*TO DO*
Please output the lines shown below exactly as they appear.

'''

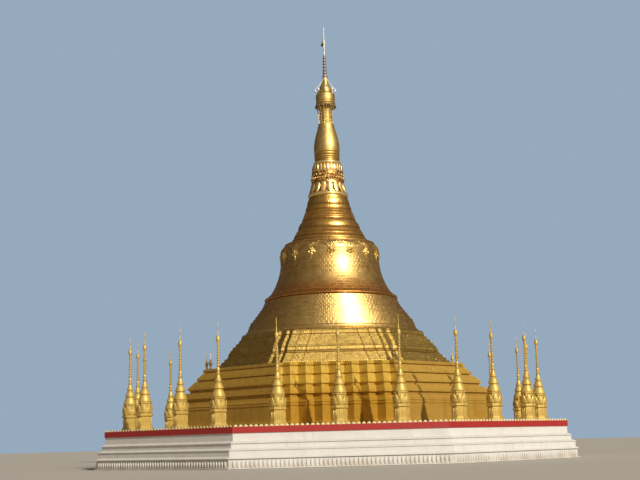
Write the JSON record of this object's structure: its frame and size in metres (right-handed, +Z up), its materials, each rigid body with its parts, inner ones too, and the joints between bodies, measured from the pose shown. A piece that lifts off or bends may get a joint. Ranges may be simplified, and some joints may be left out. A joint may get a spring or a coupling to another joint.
{
  "type": "stupa",
  "caption": "Gilded bell-shaped stupa on a white octagonal plinth, with zigzag terraces, a ring of small stupas, a ringed spire and a crown with a turning vane.",
  "frame": {"origin": "ground level at the centre of the plinth", "axes": "+Z up along the spire, the face nearest the viewer of the picture looks along -Y, +X to the viewer's right"},
  "size_m": [38.2, 38.2, 39],
  "materials": {
    "whitewash": "limewashed masonry, dusty and slightly stained",
    "red_paint": "painted plaster, satin",
    "floor_tile": "matt tiles",
    "terrace_gold": "gold paint on masonry, satin",
    "plate_gold": "gilded plates, polished, with fine seams",
    "crown_gold": "gilded metal, polished",
    "pale_metal": "silvered metal"
  },
  "bodies": {
    "stupa": {"plinth_foot": "whitewash", "plinth_lower_course": "whitewash", "plinth_upper_course": "whitewash", "red_band": "red_paint", "platform_floor": "floor_tile", "gold_base": "terrace_gold", "terrace_lower": "terrace_gold", "terrace_middle": "terrace_gold", "terrace_upper": "terrace_gold", "octagon_lower": "plate_gold", "octagon_moulding": "plate_gold", "octagon_upper": "plate_gold", "round_ring": "plate_gold", "round_band": "plate_gold", "bell_rim": "plate_gold", "bell_body": "plate_gold", "bell_shoulder": "plate_gold", "ringed_cone": "plate_gold", "neck_band": "plate_gold", "lotus_petals_down": "plate_gold", "lotus_bead_band": "plate_gold", "lotus_petals_up": "plate_gold", "bud": "crown_gold", "crown_column": "crown_gold", "crown_rim": "crown_gold", "crown_cone": "crown_gold", "finial_rod": "crown_gold", "corner_finial_1": "terrace_gold", "corner_finial_2": "terrace_gold", "corner_finial_3": "terrace_gold", "corner_finial_4": "terrace_gold", "corner_finial_5": "terrace_gold", "corner_finial_6": "terrace_gold", "corner_finial_7": "terrace_gold", "corner_finial_8": "terrace_gold", "small_stupa_01": "terrace_gold", "small_stupa_02": "terrace_gold", "small_stupa_03": "terrace_gold", "small_stupa_04": "terrace_gold", "small_stupa_05": "terrace_gold", "small_stupa_06": "terrace_gold", "small_stupa_07": "terrace_gold", "small_stupa_08": "terrace_gold", "small_stupa_09": "terrace_gold", "small_stupa_10": "terrace_gold", "small_stupa_11": "terrace_gold", "small_stupa_12": "terrace_gold", "small_stupa_13": "terrace_gold", "small_stupa_14": "terrace_gold", "small_stupa_15": "terrace_gold", "small_stupa_16": "terrace_gold", "small_stupa_17": "terrace_gold", "small_stupa_18": "terrace_gold", "small_stupa_19": "terrace_gold", "small_stupa_20": "terrace_gold", "small_stupa_21": "terrace_gold", "small_stupa_22": "terrace_gold", "small_stupa_23": "terrace_gold", "small_stupa_24": "terrace_gold"},
    "vane": {"vane": "pale_metal"}
  },
  "joints": [
    {"name": "vane_turn", "type": "hinge", "parent": "stupa", "child": "vane", "pos_m": [0, 0, 37], "axis": [0, 0, 1], "continuous": true}
  ]
}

'''

*FINAL RESULT*
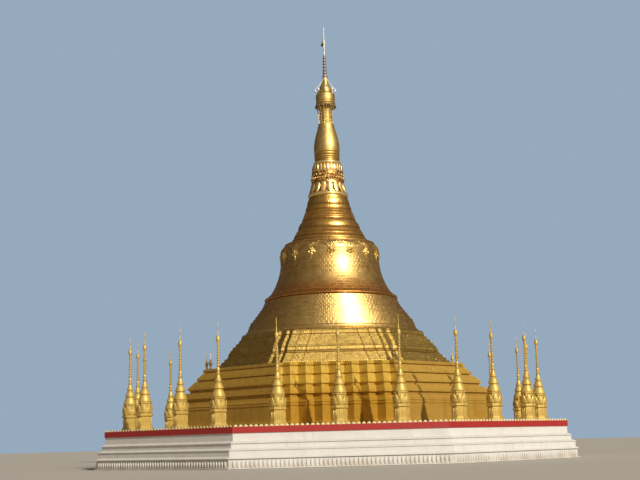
Write the JSON record of this object's structure: its frame and size in metres (right-handed, +Z up), its materials, each rigid body with its parts, inner ones too, and the joints between bodies, measured from the pose shown. A piece that lifts off or bends may get a joint. Ranges may be simplified, and some joints may be left out. A joint may get a spring or a coupling to another joint.
{
  "type": "stupa",
  "caption": "Gilded bell-shaped stupa on a white octagonal plinth, with zigzag terraces, a ring of small stupas, a ringed spire and a crown with a turning vane.",
  "frame": {"origin": "ground level at the centre of the plinth", "axes": "+Z up along the spire, the face nearest the viewer of the picture looks along -Y, +X to the viewer's right"},
  "size_m": [38.2, 38.2, 39],
  "materials": {
    "whitewash": "limewashed masonry, dusty and slightly stained",
    "red_paint": "painted plaster, satin",
    "floor_tile": "matt tiles",
    "terrace_gold": "gold paint on masonry, satin",
    "plate_gold": "gilded plates, polished, with fine seams",
    "crown_gold": "gilded metal, polished",
    "pale_metal": "silvered metal"
  },
  "bodies": {
    "stupa": {"plinth_foot": "whitewash", "plinth_lower_course": "whitewash", "plinth_upper_course": "whitewash", "red_band": "red_paint", "platform_floor": "floor_tile", "gold_base": "terrace_gold", "terrace_lower": "terrace_gold", "terrace_middle": "terrace_gold", "terrace_upper": "terrace_gold", "octagon_lower": "plate_gold", "octagon_moulding": "plate_gold", "octagon_upper": "plate_gold", "round_ring": "plate_gold", "round_band": "plate_gold", "bell_rim": "plate_gold", "bell_body": "plate_gold", "bell_shoulder": "plate_gold", "ringed_cone": "plate_gold", "neck_band": "plate_gold", "lotus_petals_down": "plate_gold", "lotus_bead_band": "plate_gold", "lotus_petals_up": "plate_gold", "bud": "crown_gold", "crown_column": "crown_gold", "crown_rim": "crown_gold", "crown_cone": "crown_gold", "finial_rod": "crown_gold", "corner_finial_1": "terrace_gold", "corner_finial_2": "terrace_gold", "corner_finial_3": "terrace_gold", "corner_finial_4": "terrace_gold", "corner_finial_5": "terrace_gold", "corner_finial_6": "terrace_gold", "corner_finial_7": "terrace_gold", "corner_finial_8": "terrace_gold", "small_stupa_01": "terrace_gold", "small_stupa_02": "terrace_gold", "small_stupa_03": "terrace_gold", "small_stupa_04": "terrace_gold", "small_stupa_05": "terrace_gold", "small_stupa_06": "terrace_gold", "small_stupa_07": "terrace_gold", "small_stupa_08": "terrace_gold", "small_stupa_09": "terrace_gold", "small_stupa_10": "terrace_gold", "small_stupa_11": "terrace_gold", "small_stupa_12": "terrace_gold", "small_stupa_13": "terrace_gold", "small_stupa_14": "terrace_gold", "small_stupa_15": "terrace_gold", "small_stupa_16": "terrace_gold", "small_stupa_17": "terrace_gold", "small_stupa_18": "terrace_gold", "small_stupa_19": "terrace_gold", "small_stupa_20": "terrace_gold", "small_stupa_21": "terrace_gold", "small_stupa_22": "terrace_gold", "small_stupa_23": "terrace_gold", "small_stupa_24": "terrace_gold"},
    "vane": {"vane": "pale_metal"}
  },
  "joints": [
    {"name": "vane_turn", "type": "hinge", "parent": "stupa", "child": "vane", "pos_m": [0, 0, 37], "axis": [0, 0, 1], "continuous": true}
  ]
}